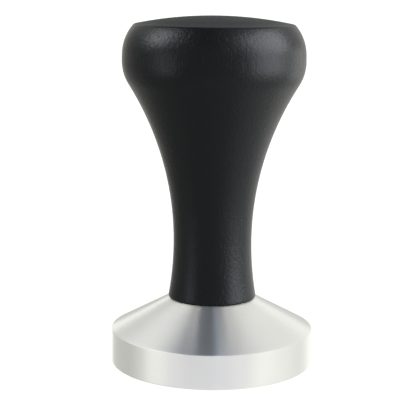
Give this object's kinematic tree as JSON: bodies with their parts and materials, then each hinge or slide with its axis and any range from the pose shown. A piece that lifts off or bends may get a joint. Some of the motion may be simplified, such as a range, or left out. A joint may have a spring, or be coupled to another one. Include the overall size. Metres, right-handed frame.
{
  "type": "espresso tamper",
  "caption": "Espresso tamper: a turned aluminium base with a flat tamping face and coned top, and a waisted wooden handle with a domed head that screws onto it.",
  "frame": {"origin": "centre of the flat tamping face, which is the underside of the base", "axes": "+Z is the common axis of base and handle, up out of the base; X and Y are free because every outside shape is turned"},
  "size_m": [0.051, 0.051, 0.0872],
  "materials": {
    "base_metal": "turned, fine satin, clear anodised",
    "handle_lacquer": "hardwood with black satin lacquer",
    "insert_brass": "machined",
    "stud_steel": "zinc plated",
    "ring_rubber": "matt"
  },
  "bodies": {
    "base": {"base": "base_metal"},
    "ring": {"sealing_ring": "ring_rubber"},
    "handle": {"handle": "handle_lacquer", "threaded_insert": "insert_brass", "stud": "stud_steel"}
  },
  "joints": [
    {"name": "handle_lift", "type": "slide", "parent": "base", "child": "ring", "axis": [0, 0, 1], "range_m": [0, 0.01]},
    {"name": "handle_turn", "type": "hinge", "parent": "ring", "child": "handle", "pos_m": [0, 0, 0.0167], "axis": [0, 0, 1], "range_deg": [0, 2880]}
  ],
  "couplings": [
    {"joint": "handle_lift", "follows": "handle_turn", "m_per_rad": 0.00019894}
  ]
}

**What to produce:**
Exactly reproduce every line of the data above.

**The answer:**
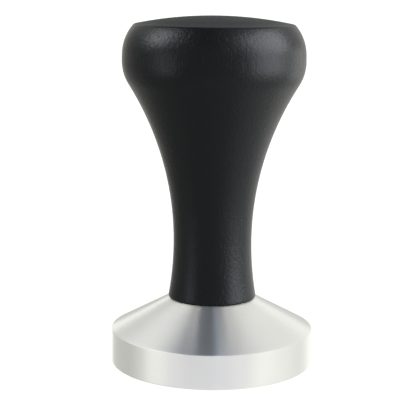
Give this object's kinematic tree as JSON: bodies with their parts and materials, then each hinge or slide with its axis and any range from the pose shown. A piece that lifts off or bends may get a joint. Some of the motion may be simplified, such as a range, or left out. A joint may have a spring, or be coupled to another one. Include the overall size. Metres, right-handed frame.
{
  "type": "espresso tamper",
  "caption": "Espresso tamper: a turned aluminium base with a flat tamping face and coned top, and a waisted wooden handle with a domed head that screws onto it.",
  "frame": {"origin": "centre of the flat tamping face, which is the underside of the base", "axes": "+Z is the common axis of base and handle, up out of the base; X and Y are free because every outside shape is turned"},
  "size_m": [0.051, 0.051, 0.0872],
  "materials": {
    "base_metal": "turned, fine satin, clear anodised",
    "handle_lacquer": "hardwood with black satin lacquer",
    "insert_brass": "machined",
    "stud_steel": "zinc plated",
    "ring_rubber": "matt"
  },
  "bodies": {
    "base": {"base": "base_metal"},
    "ring": {"sealing_ring": "ring_rubber"},
    "handle": {"handle": "handle_lacquer", "threaded_insert": "insert_brass", "stud": "stud_steel"}
  },
  "joints": [
    {"name": "handle_lift", "type": "slide", "parent": "base", "child": "ring", "axis": [0, 0, 1], "range_m": [0, 0.01]},
    {"name": "handle_turn", "type": "hinge", "parent": "ring", "child": "handle", "pos_m": [0, 0, 0.0167], "axis": [0, 0, 1], "range_deg": [0, 2880]}
  ],
  "couplings": [
    {"joint": "handle_lift", "follows": "handle_turn", "m_per_rad": 0.00019894}
  ]
}